George Holliday, who filmed police beating Rodney King, has died at 61

George Holliday, the man who videotaped the beating of Rodney King by four Los Angeles Police Department officers, has died from COVID-19.

Holliday, the Los Angeles plumber who shot grainy video of four white police officers beating the Black motorist in 1991, died Sunday at a Los Angeles hospital from complications of COVID-19.

Holliday, 61, was in the hospital for more than a month, according to Robert Wollenweber, a longtime friend and former coworker. A call to Holliday’s brother wasn’t answered, but the voicemail message said he couldn’t answer because he was “mourning.”

Holliday wasn’t vaccinated and was on a ventilator in recent days after contracting pneumonia, said Wollenweber.

Holliday had recently acquired a new video camera when was awakened by noise from a traffic stop outside his San Fernando Valley home on the night of March 3, 1991, when King was arrested after a high-speed chase, for driving while intoxicated on I-210.

Holliday filmed the incident from his balcony and sent the footage to local news station KTLA after he captured video of the Los Angeles officers punching, kicking and using a stun gun on the unarmed King, even after he was on the ground. The incident was covered by news media around the world and caused a public furor.

A year later, Holliday’s out-of-focus video – about 9 minutes worth – was a key piece of evidence at the four officers’ criminal trial for assault and excessive use of force.

When a jury acquitted all the officers on April 29, 1992, the city erupted in widespread violence. Hundreds of businesses were looted and destroyed over several days. Entire blocks of homes and stores went up in flames.

The rioting lasted six days and resulted in 63 deaths, 2,383 injuries, more than 7,000 fires, damage to 3,100 businesses, and nearly $1 billion in financial losses.
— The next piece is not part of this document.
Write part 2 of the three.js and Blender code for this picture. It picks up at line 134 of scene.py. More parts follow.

It ended only after the California Army National Guard, the Army, and the Marine Corps provided reinforcements to re-establish control in South Los Angeles.

The uprising seemed to catch the rest of the nation by surprise, but longtime residents said tensions were building in South L.A. for years and the King verdict was just the tipping point.
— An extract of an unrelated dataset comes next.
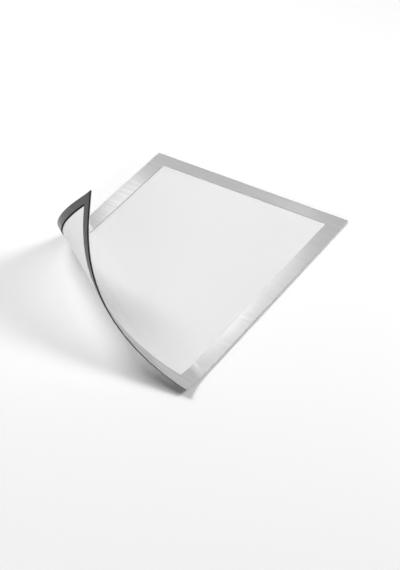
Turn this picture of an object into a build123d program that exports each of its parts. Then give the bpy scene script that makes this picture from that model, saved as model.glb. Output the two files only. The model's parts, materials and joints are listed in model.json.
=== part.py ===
"""Flexible magnetic frame for an A4 sheet, with its lower left corner curled up.

The frame lies on its magnetic strips with the window facing up. The origin is the
middle of the uncurled frame at the height of the surface it lies on, with +X along the
width, +Y up the sheet and +Z out of the window. Every layer is cut along the same fan
of folds across the corner, so each segment between two folds is flat and turns about
the front edge of its fold.
"""

import os
from math import atan2, cos, degrees, radians, sin, tan

from build123d import *

# Sheet shown in the window
sheet_width = 210.0
sheet_height = 297.0
sheet_thickness = 0.2
sheet_play = 0.5

# Magnetic strips round the back
strip_width = 12.0
strip_thickness = 1.15
strip_setback = 0.5

# Clear film over the whole front, and the silver face bonded round its edge
film_thickness = 0.25
face_width = 17.0
face_thickness = 0.5

# Fan of folds across the curled corner, evenly spaced up the frame's left edge. The
# first one ends on the right edge, and is measured up from the frame's bottom corners.
# The last one is measured where it crosses the sheet's left and bottom edges, up and
# along from the sheet's corner.
first_fold_up_left = 173.0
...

King sued Los Angeles over the beating and was awarded $3.8 million in 1994, but he told The AP in 2012 that he lost most of that money to bad investments. King drowned in his backyard swimming pool on June 17, 2012, at age 47.

Holliday put the Sony camcorder he used to record the beating up for auction last July, with bidding starting at $225,000. It was unclear if it ever sold.

Holliday told the New York Times last year that he was still working as a plumber and never profited from the video.

He said he had purchased the camera about a month earlier and he grabbed it instinctively when he was awakened by noise outside his window.

“You know how it is when you have a new piece of technology,” he told the Times. “You film anything and everything.”

Holliday said in 2017 that he was working on a documentary about his role in the King case, but it was unclear if anything became of that project.